Strategies to Know What Students Are Doing During Asynchronous Learning
Shared Docs/Google Workspace
As soon as students start working, have them immediately share their doc, slides, etc. This way, students are aware that you can check in on their progress. It helps them to stay on track and complete the work.
Google Workspace has collaboration built right into their apps. This helps teachers to easily track progress during asynchronous learning time, to leave comments or feedback, and to keep students on track.
‘Another way of more easily tracking progress during asynchronous learning time is through the use of hyperdocs for lessons. Hyperdocs typically include an Explore, Explain & Extend sections to the lesson. There are areas for students to share their learning, reflections, questions, etc. and then places, like Padlet, to show their learning/work.
This is an easy way to see who is doing the work, and who hasn’t even started yet. This way you, as an educator, can be more proactive in reaching out to students that are struggling to engage and complete work during these blocks of time.
Screencastify is an amazing tool to leverage during asynchronous learning time. For student check ins, you could have students walk you through an assignment, task, or something that they have completed to share their process, thinking, etc. during that asynchronous learning time.

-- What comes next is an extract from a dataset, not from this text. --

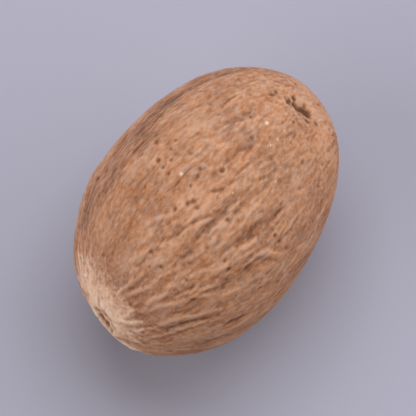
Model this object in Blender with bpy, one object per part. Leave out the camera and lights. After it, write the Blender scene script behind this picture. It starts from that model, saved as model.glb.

Screencastify Submit is perfect, too, as students do not require accounts.
Reflecting on learning also is a great way for English Language Learners (ELLs) to share their thought process in English. Many ELLs will know how to do something, but to have to walk you through their process, in their own words, will have some really positive affects on their English speaking, and language development in general.
One example: Give the students a problem, and have students record themselves walking you through their thinking process as they approach that question, without actually solving the problem. This could be difficult, so consider modelling this for your students first! Hearing teachers walk through this style of activity or task is helpful for all learners, and helps them to better understand what you are asking them to do.
Another idea: pull out a marked word problem from a previous year, etc. and have them record themselves as they walk through the word problem, and how the student went wrong, how to correct it, etc. This helps students recognize common errors, and become more aware of it so that they hopefully avoid it for themselves. It also allows them to share their thinking, which can be challenging for many.
One great way to check in on student progress, consider using Google Forms for exit tickets or check in forms. This could be used with EdPuzzle or other tools where your Board or District has not allowed you to track student progress. You could simply have students submit a picture or screenshot of the completed activity on an app in an Google Form.
The great thing about using Google Forms is that it allows you to figure out who has completed the asynchronous work for that day, and who needs a bit more support. It’s a great way to stay on top of student progress, and allow you to be proactive in supporting those that are falling behind.
Our Biggest Takeaway
Asynchronous learning is going to look different in each and every classroom. Every subject area has different needs, and every student is so different, so there can’t be a single way of structuring this time in a course. Take the time to get to know your students, and figure out what works best for them, and for you.
It always comes back to relationship building. Many students are much more likely to engage and complete work if they know that their teacher cares about them. These positive relationships will support student engagement and buy-in with asynchronous learning.